** begin Entries shown **

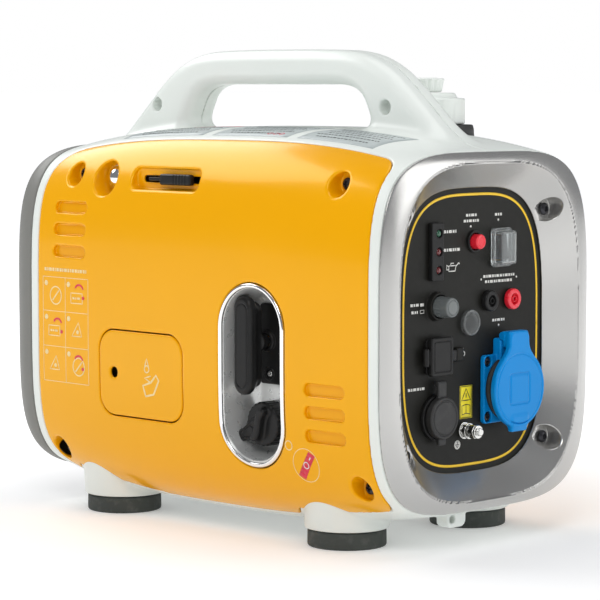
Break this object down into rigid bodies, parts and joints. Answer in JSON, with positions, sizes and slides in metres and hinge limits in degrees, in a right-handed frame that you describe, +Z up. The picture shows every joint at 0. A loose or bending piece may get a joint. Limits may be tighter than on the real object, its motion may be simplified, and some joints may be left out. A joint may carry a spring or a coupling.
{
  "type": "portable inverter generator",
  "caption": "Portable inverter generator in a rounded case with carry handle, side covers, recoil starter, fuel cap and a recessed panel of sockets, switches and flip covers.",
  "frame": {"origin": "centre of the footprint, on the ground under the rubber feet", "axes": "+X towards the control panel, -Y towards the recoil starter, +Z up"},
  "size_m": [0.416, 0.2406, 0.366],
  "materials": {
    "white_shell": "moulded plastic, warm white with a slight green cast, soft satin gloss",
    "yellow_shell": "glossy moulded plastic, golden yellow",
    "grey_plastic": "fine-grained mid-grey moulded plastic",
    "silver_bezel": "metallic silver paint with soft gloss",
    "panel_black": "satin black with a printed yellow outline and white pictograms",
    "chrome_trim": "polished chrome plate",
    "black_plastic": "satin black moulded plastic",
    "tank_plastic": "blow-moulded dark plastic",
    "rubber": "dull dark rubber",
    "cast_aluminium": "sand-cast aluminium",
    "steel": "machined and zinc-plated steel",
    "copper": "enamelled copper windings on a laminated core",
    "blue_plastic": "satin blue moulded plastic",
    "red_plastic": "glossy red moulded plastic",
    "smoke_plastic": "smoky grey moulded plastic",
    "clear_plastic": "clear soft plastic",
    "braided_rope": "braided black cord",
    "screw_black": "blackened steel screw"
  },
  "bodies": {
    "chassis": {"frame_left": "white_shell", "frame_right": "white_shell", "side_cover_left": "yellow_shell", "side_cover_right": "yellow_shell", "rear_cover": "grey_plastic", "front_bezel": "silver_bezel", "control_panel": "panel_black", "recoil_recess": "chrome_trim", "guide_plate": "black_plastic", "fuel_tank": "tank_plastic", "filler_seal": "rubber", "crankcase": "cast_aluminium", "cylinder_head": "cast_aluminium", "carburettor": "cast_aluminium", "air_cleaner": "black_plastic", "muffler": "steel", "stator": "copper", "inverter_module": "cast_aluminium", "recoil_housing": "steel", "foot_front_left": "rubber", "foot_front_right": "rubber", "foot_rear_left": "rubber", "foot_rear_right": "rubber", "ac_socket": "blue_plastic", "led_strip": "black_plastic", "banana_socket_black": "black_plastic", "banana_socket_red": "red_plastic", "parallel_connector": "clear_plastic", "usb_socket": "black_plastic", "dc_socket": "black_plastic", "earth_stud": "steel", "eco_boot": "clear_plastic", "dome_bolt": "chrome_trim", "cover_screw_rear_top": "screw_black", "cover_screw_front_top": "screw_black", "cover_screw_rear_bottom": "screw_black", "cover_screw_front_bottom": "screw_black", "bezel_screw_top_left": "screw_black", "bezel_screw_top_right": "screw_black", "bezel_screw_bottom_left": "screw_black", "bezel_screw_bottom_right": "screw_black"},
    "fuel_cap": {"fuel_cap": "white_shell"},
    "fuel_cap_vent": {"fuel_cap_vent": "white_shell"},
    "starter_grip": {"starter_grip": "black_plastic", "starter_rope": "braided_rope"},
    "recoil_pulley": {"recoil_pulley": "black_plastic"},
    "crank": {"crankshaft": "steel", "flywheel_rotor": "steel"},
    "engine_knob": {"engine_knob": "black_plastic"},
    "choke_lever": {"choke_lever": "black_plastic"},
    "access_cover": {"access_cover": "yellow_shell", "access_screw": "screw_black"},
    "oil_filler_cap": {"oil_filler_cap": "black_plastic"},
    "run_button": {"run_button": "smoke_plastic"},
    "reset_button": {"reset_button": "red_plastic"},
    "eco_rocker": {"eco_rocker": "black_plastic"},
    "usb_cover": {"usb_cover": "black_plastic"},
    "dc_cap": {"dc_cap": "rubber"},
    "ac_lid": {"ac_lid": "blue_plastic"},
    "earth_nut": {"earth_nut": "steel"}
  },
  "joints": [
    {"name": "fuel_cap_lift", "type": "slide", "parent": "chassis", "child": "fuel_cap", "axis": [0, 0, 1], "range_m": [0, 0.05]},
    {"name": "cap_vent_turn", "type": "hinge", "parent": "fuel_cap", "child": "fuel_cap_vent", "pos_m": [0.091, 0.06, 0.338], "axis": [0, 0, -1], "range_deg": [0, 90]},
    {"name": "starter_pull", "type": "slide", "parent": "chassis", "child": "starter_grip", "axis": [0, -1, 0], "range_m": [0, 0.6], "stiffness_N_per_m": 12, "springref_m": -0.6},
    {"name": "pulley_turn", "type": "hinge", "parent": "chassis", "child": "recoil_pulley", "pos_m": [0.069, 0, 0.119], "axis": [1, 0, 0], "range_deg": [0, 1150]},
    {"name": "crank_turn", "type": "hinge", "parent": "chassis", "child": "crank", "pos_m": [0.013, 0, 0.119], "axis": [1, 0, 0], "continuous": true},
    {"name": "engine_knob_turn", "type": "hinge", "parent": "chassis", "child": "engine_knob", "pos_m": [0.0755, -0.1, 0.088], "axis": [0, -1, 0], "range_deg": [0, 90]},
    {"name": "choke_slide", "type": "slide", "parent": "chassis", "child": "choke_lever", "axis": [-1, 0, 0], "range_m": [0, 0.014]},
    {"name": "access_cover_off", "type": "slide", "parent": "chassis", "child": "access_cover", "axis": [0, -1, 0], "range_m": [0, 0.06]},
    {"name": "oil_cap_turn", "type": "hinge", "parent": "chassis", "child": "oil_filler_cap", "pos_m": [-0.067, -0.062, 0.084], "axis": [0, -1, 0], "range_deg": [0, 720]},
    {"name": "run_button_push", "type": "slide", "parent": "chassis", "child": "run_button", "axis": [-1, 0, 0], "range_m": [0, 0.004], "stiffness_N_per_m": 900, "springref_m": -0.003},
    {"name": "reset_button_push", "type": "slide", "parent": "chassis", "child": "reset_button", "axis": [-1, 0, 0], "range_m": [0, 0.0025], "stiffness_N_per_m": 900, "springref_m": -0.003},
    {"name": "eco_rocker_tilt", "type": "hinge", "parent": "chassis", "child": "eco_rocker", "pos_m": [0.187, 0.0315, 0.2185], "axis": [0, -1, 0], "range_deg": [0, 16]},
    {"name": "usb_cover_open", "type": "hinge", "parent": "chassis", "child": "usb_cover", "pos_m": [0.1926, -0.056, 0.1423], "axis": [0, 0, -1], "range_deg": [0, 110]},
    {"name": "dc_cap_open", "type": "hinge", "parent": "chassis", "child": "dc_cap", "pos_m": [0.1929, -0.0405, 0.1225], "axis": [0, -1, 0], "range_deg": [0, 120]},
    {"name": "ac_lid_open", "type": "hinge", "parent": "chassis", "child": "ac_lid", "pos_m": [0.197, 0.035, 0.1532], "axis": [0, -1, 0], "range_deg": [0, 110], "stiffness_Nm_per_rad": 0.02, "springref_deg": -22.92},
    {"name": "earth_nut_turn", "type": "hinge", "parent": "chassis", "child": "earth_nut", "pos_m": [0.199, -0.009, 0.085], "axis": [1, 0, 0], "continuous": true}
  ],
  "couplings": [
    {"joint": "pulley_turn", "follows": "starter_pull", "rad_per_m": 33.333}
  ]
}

** end Entries shown **
** begin Entries shown **

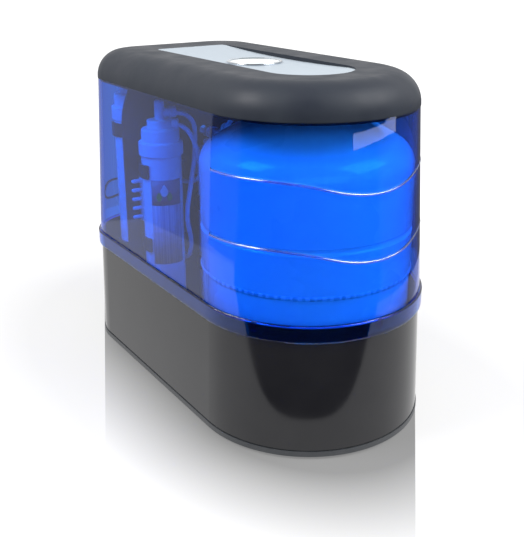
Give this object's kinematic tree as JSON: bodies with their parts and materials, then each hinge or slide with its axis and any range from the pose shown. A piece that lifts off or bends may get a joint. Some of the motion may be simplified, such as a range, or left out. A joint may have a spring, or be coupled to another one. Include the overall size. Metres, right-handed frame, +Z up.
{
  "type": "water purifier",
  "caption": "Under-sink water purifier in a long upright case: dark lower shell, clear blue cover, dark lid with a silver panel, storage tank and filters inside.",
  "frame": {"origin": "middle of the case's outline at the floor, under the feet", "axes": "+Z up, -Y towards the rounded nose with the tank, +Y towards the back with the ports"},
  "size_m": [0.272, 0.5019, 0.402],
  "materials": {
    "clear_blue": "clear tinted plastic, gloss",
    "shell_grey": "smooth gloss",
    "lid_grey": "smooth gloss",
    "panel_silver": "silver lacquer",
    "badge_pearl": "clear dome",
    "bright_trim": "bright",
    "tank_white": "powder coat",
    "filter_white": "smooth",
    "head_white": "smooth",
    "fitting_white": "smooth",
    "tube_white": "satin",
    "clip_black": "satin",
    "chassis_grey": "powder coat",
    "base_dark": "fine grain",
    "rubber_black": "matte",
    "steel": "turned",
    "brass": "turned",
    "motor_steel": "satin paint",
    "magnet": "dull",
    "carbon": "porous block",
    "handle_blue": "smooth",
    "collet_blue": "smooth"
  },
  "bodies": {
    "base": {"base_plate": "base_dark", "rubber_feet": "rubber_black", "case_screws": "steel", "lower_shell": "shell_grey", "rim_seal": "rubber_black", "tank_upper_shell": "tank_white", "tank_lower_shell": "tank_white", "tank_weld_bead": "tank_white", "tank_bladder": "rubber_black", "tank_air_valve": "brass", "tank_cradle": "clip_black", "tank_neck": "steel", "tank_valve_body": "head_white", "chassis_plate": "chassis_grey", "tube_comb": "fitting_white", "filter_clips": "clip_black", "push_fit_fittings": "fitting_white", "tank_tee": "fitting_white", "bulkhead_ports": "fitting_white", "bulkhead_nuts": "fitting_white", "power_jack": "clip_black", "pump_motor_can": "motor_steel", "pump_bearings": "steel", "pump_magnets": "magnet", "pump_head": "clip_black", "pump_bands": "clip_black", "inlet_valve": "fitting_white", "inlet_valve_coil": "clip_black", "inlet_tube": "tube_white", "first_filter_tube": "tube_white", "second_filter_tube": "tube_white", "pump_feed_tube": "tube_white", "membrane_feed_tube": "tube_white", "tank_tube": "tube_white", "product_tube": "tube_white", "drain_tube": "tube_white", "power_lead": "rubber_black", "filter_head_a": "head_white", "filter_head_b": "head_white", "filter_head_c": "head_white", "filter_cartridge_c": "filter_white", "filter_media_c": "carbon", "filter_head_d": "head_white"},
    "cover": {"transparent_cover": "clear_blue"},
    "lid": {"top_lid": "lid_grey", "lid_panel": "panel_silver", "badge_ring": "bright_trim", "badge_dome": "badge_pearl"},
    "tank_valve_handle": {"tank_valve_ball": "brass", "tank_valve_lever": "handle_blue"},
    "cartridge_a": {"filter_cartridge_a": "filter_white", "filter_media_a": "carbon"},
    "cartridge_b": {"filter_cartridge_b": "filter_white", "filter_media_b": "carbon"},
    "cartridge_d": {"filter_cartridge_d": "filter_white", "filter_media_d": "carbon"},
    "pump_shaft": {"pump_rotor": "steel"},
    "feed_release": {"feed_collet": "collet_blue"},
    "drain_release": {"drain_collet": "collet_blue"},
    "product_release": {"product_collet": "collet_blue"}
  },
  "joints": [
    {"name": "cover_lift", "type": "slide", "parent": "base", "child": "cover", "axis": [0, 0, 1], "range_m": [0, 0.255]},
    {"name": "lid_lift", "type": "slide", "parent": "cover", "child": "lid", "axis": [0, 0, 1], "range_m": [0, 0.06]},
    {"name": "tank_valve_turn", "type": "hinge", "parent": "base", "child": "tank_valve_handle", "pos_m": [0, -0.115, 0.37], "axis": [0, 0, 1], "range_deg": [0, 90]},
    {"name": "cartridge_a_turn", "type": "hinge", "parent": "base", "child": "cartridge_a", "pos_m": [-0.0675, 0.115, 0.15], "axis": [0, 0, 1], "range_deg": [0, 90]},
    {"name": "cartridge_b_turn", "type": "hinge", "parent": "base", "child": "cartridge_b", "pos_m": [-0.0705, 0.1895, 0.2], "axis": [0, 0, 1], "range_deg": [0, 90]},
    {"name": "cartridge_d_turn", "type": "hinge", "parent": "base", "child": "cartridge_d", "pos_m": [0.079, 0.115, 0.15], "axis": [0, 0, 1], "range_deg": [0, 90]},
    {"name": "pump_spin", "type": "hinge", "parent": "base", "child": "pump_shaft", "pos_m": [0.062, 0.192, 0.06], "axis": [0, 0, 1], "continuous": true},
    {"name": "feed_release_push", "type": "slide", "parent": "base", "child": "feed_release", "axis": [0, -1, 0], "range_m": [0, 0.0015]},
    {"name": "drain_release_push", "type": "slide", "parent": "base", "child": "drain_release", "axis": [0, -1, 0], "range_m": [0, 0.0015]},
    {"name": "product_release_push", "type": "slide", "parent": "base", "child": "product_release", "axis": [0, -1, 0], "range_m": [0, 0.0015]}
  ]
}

** end Entries shown **
** begin Entries shown **

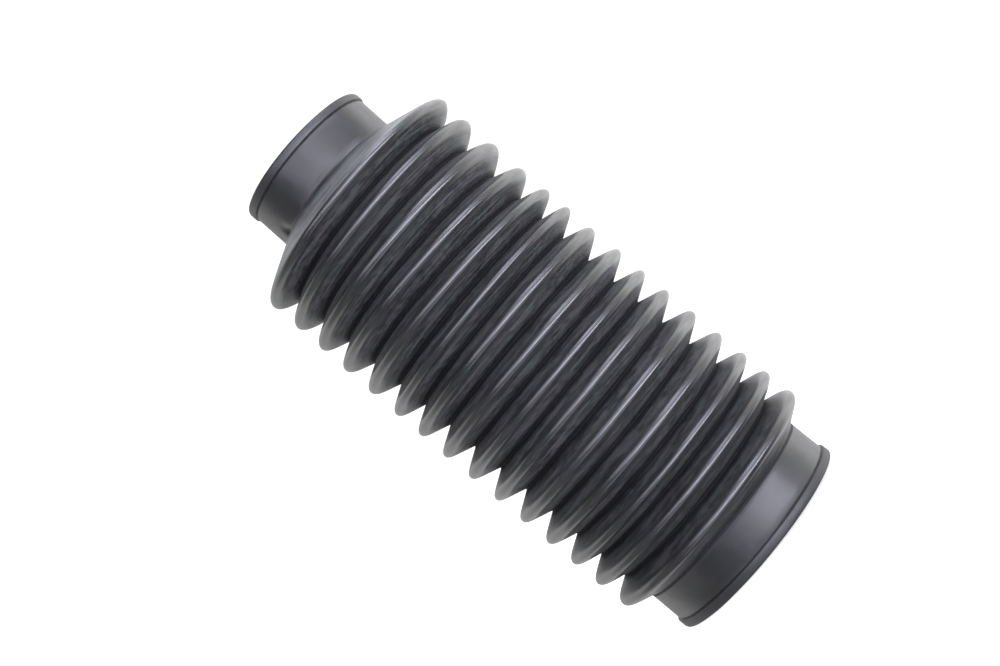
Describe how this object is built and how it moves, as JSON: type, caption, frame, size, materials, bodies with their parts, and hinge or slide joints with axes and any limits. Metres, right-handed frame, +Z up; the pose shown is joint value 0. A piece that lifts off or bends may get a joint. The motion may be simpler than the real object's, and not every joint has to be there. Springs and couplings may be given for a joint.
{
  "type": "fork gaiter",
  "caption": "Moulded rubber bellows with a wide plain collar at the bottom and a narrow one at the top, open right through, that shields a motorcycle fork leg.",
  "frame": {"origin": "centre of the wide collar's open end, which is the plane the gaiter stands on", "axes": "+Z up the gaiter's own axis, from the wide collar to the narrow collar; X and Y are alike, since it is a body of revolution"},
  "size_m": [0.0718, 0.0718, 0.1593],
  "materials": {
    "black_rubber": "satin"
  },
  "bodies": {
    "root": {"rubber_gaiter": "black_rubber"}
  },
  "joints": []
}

** end Entries shown **

→ Problem to solve
Gather each line of the listing containing the word "JSON" and show it.

→ Task result
Break this object down into rigid bodies, parts and joints. Answer in JSON, with positions, sizes and slides in metres and hinge limits in degrees, in a right-handed frame that you describe, +Z up. The picture shows every joint at 0. A loose or bending piece may get a joint. Limits may be tighter than on the real object, its motion may be simplified, and some joints may be left out. A joint may carry a spring or a coupling.
Give this object's kinematic tree as JSON: bodies with their parts and materials, then each hinge or slide with its axis and any range from the pose shown. A piece that lifts off or bends may get a joint. Some of the motion may be simplified, such as a range, or left out. A joint may have a spring, or be coupled to another one. Include the overall size. Metres, right-handed frame, +Z up.
Describe how this object is built and how it moves, as JSON: type, caption, frame, size, materials, bodies with their parts, and hinge or slide joints with axes and any limits. Metres, right-handed frame, +Z up; the pose shown is joint value 0. A piece that lifts off or bends may get a joint. The motion may be simpler than the real object's, and not every joint has to be there. Springs and couplings may be given for a joint.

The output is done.